During the September and February breakdowns, spare generating capacity was actually available but the owners of key plants kept their facilities offline as part of a systemic practice of driving up “spot” prices during peak demand periods.

Several studies in recent years have documented this practice, which has generated huge spikes in short-term wholesale electricity prices, sometimes rising to $14,000 per megawatt hour from the usual figure below $100.

A Melbourne Energy Institute study found 41 occasions in 2015 when the Snowy Hydro’s Angaston diesel generator in South Australia withdrew supply, pushing up spot prices. Combined, those 41 occasions delivered an additional $30.3 million in profit.

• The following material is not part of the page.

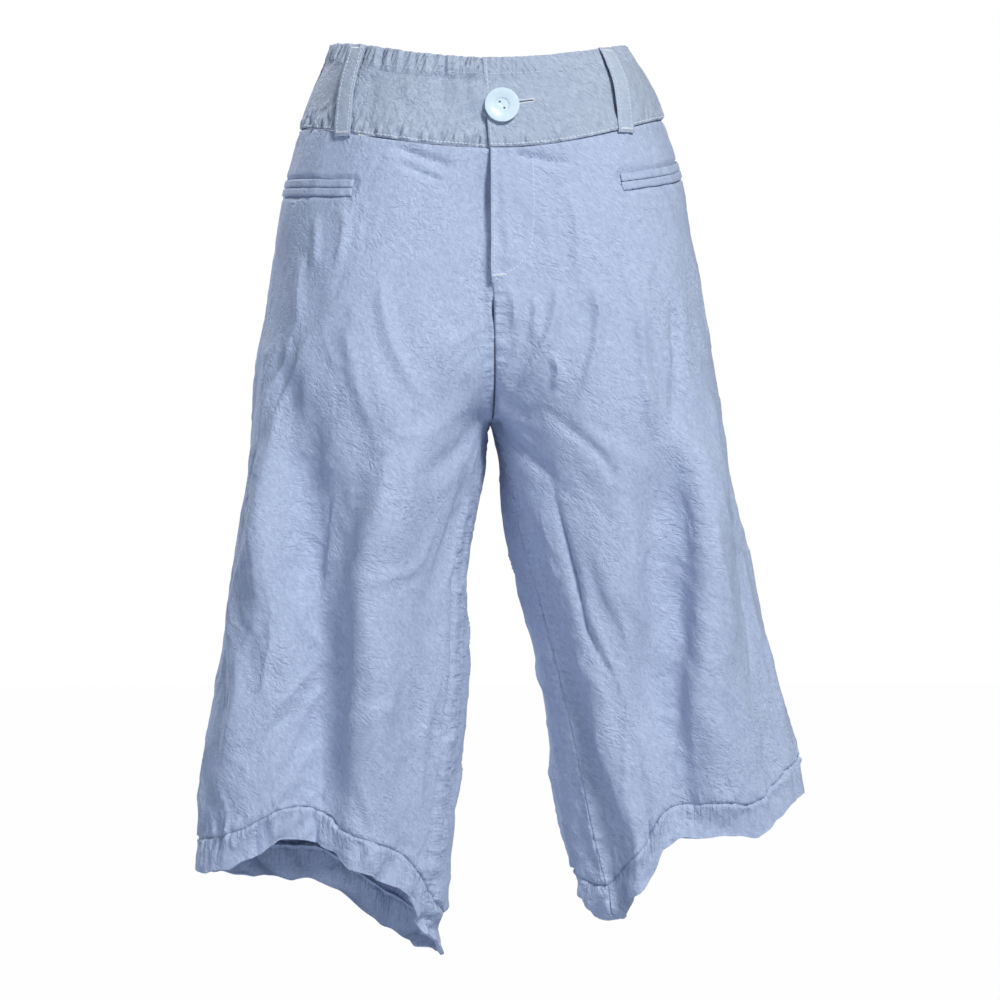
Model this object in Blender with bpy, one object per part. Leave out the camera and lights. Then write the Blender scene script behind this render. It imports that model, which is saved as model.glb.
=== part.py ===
"""Capri pants in the hollow form that they take when worn.

Every cloth piece is a thin wall on one smooth form, which is worked out from the short
tables of sizes below: what a tape would measure across the garment at a few heights.
X points to the wearer's left, -Y to the front and Z up.  The origin is the middle of the
waist opening, level with its highest edge.  Sizes are millimetres until a mesh is made.
"""

import math

import bmesh
import bpy
import numpy as np
from mathutils import Vector

MM = 0.001

# Cloth and seams.
WALL = 1.4                  # linen panel
HEM_WALL = 2.6              # linen turned up twice at the hem
HEM_DEPTH = 28.0
BAND_WALL = 2.2             # two layers of linen with a stiffener between them
BAND_PROUD = 0.6            # how far the band's face stands out of the panels'
SEAM_GAP = 0.3              # between pieces that are sewn together
LIE_GAP = 0.5               # between a panel and a piece that lies on it

# Heights of the main lines at the centre front, the sides and the centre back.
WAIST_FRONT, WAIST_SIDE, WAIST_BACK = -19.0, 0.0, 0.0
SEAM_FRONT, SEAM_BACK = -92.0, -62.0
SEAM_SIDE = {"right": -70.0, "left": -61.0}
CROTCH = -318.0
CROTCH_X, CROTCH_Y = 3.5, -5.0
CURVE_FRONT, CURVE_BACK = -190.0, -150.0    # where the centre seams start to curve under
CURVE_LATE, CURVE_ROUND = 2.6, 2.2          # powers of that curve

# Fly front: the wearer's left side laps over the right one.
FLY_EDGE = -1.5             # where the upper layer ends, beside the centre front
FLY_END = -196.0
FLY_UNDER = 12.0            # how far the lower layer runs on under the upper one
BAND_EDGE_TOP, BAND_EDGE_LOW = -7.0, -2.5
BAND_UNDER = 34.0
LAP_DROP = 2.4              # how far the lower layer is set back
LAP_RUN = 22.0              # distance over which it is set back
LAP_TAIL = 30.0             # how far below the fly the lower layer comes forward again
LAP_FLAT, BAND_FLAT = 2.0, 9.0      # how far past the centre it stays set back
LAP_ROOM = 0.9              # between the band's two laps
LAP_STRETCH = 3             # power by which the panel's columns close up on the fly's edge

# Belt loops: where each crosses the band, round its side, at its top and its low end.
LOOPS = {
    "front_right": ("right", 0.63, 0.585),
    "front_left": ("left", 0.57, 0.545),
    "side_back_right": ("right", 1.48, 1.46),
    "side_back_left": ("left", 1.48, 1.46),
    "centre_back": ("right", 2.0, 2.0),
}
LOOP_WIDTH, LOOP_WALL, LOOP_TOP, LOOP_TAIL = 16.0, 1.8, 1.0, 4.0
LOOP_BOW, LOOP_BOW_FULL = 2.6, 0.7

# Welt pockets: the inner end round its side, and the slit's height there and at the side.
POCKETS = {
    "right": (0.50, -124.5, -119.5),
    "left": (0.47, -119.0, -101.5),
}
WELT_DEPTH, WELT_SPLIT, WELT_WALL, WELT_OUTER = 6.2, 0.8, 1.4, 0.975

# Button, centred on the wearer's left of the fly.
BUTTON_X, BUTTON_Z = 7.6, -58.5
BUTTON_PROFILE = (          # distance from the axis, height
    (0.0, 0.0), (12.6, 0.0), (13.7, 0.6), (14.0, 1.7), (13.5, 2.9), (12.4, 3.5),
    (7.2, 3.3), (5.6, 2.9), (4.9, 2.1), (0.0, 2.0),
)
BUTTON_SIDES, HOLE_SIDES = 40, 12
HOLE_RADIUS, HOLE_OFF, HOLE_TURN = 0.9, 3.1, math.radians(-54.0)
CUTTER_LENGTH = 20.0

# Facets: strips across each piece.
FRONT_COLUMNS, BACK_COLUMNS, BAND_COLUMNS, BACK_BAND_COLUMNS = 18, 14, 9, 22
BAND_FIRST, BAND_FIRST_ROOM = (-16.0, 0.0, 10.0, 22.0, 34.0), 5.0
RISE_ROWS, LEG_ROWS, BAND_ROWS, LOOP_ROWS, WELT_COLUMNS = 12, 13, 3, 8, 8
RISE_CLOSER = 1.5           # power by which the rows close up towards the crotch

LINEN, LINEN_LIGHT, LINEN_ROUGH = (0.43, 0.50, 0.66), (0.47, 0.54, 0.70), 0.85
SHELL, SHELL_ROUGH = (0.78, 0.79, 0.80), 0.25


class Table:
    """Rows of sizes with named columns, read between the rows by a smooth curve."""

    def __init__(self, columns, *rows):
        self.columns = columns.split()
        self.values = np.array(sorted(rows), dtype=float)
        keys = self.values[:, 0]
        rise = np.diff(self.values, axis=0) / np.diff(keys)[:, None]
        slopes = np.zeros_like(self.values)
        slopes[0], slopes[-1] = rise[0], rise[-1]
        before, after = rise[:-1], rise[1:]
        same_way = before * after > 0.0
        total = np.where(same_way, before + after, 1.0)
        slopes[1:-1] = np.where(same_way, 2.0 * before * after / total, 0.0)
        self.slopes = slopes

    def at(self, key):
        """Every column's value at a key, by its name."""
        keys = self.values[:, 0]
        key = min(max(key, keys[0]), keys[-1])
        i = min(int(np.searchsorted(keys, key, side="right")) - 1, len(keys) - 2)
        step = keys[i + 1] - keys[i]
        t = (key - keys[i]) / step
        low, high = self.values[i], self.values[i + 1]
        lean_low, lean_high = self.slopes[i] * step, self.slopes[i + 1] * step
        value = ((2.0 * t + 1.0) * (1.0 - t) ** 2 * low + t * (1.0 - t) ** 2 * lean_low
                 + t * t * (3.0 - 2.0 * t) * high - t * t * (1.0 - t) * lean_high)
        return dict(zip(self.columns, value))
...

This price manipulation is perfectly legal because the electricity market is designed to allow power-generating companies to decide whether or not to sell their electricity, depending on price. As a result, the adequacy of the electricity supply—an essential ingredient of modern life, especially during extreme weather—is determined by corporate profit, not social need.

Last week, a report by the Grattan Institute, a business-funded think tank, provided further insight into the operations of the profit-driven system. It showed that retail electricity prices in four major cities—Sydney, Melbourne, Brisbane and Adelaide—have almost doubled since 2005, when the deregulated “retail contestable” pricing system began to take effect.

Over that decade, distribution costs have increased by only about 10 percent, and wholesale electricity costs have fallen by about one-third, allowing the retail suppliers to make what the Grattan report described as “excessive” profits.

In other words, while working class households have been suffering ever-greater difficulties in paying electricity bills, on top of other sky-rocketing utility and housing costs, the three companies dominating the retail market—AGL, Energy Australia and Origin—have reaped a windfall.

Rampant profiteering has taken hold since the 1990s, when the Keating Labor government initiated the process of privatising the government-owned businesses that were responsible for the generation, transmission, distribution and retailing of electricity in each state and territory. Labor said a “national competition policy” would deliver significant benefits to consumers by providing incentives to producers to be efficient, innovate and lower their prices.

Implemented from 1995 onward, the resulting selloff of electricity corporations led directly to the opposite—inflated prices, inadequate investment in generating and transmission facilities, and unreliable services. The only consumers to benefit were businesses. Between 1990-91 and 2003-04, according to the Grattan report, their bills fell on average by 27 percent in real terms, while residential bills began to rise.

In addition, thousands of electricity industry and other public sector jobs were destroyed. Between the mid-1990s and 2003, employment in the sector fell from 83,000 to 33,000.

This drive deepened under the Labor government of Prime Minister Julia Gillard. Its 2012 Energy White Paper demanded that state governments privatise the remaining electricity assets, then estimated to be worth more than $100 billion, delivering bonanzas to the financial markets and associated business interests.

Both Turnbull and Weatherill declared their readiness to use all the powers available to their governments to fix the energy crisis. Turnbull said he could revoke gas export licences and Weatherill threatened to instruct power-generating companies to supply electricity during critical periods. In reality, their proposals leave intact the corporate stranglehold over the electricity grid.

As result, the energy crisis will only worsen. At the end of this month, French energy giant ENGIE is due to close a 1,600 megawatt coal-fired power station at Hazelwood, axing more than 750 jobs and taking out about 25 percent of the base load electricity capacity in the state of Victoria. Already, energy traders are cashing in on the expected shortages. On the futures market last Wednesday, the June contract for electricity in Victoria hit $147.50 per megawatt hour, compared to a price for the March contract of $80.

The debacle produced by Australia’s corporate electricity market is reminiscent of the Enron crisis in the US. The energy conglomerate created artificial power shortages to allow traders to sell power at much higher prices, but ultimately imploded in 2001 in what was then the largest corporate bankruptcy in American history.

Similar practices led this month to more than a million homes, schools and businesses in Detroit and across Michigan enduring disastrous power outages. Rather than investing in serious infrastructure upgrades, the electricity companies responsible are involved in speculative Enron-style energy trading, as well as far more profitable natural gas projects.

These are not aberrations. They epitomise the increasingly decayed and parasitic character of the capitalist profit system. Essential utilities, such as electricity, gas, phone and Internet connections, which should be available to everyone as a basic social right, are being subordinated to the relentless demands of the financial elite for ever-higher investor returns.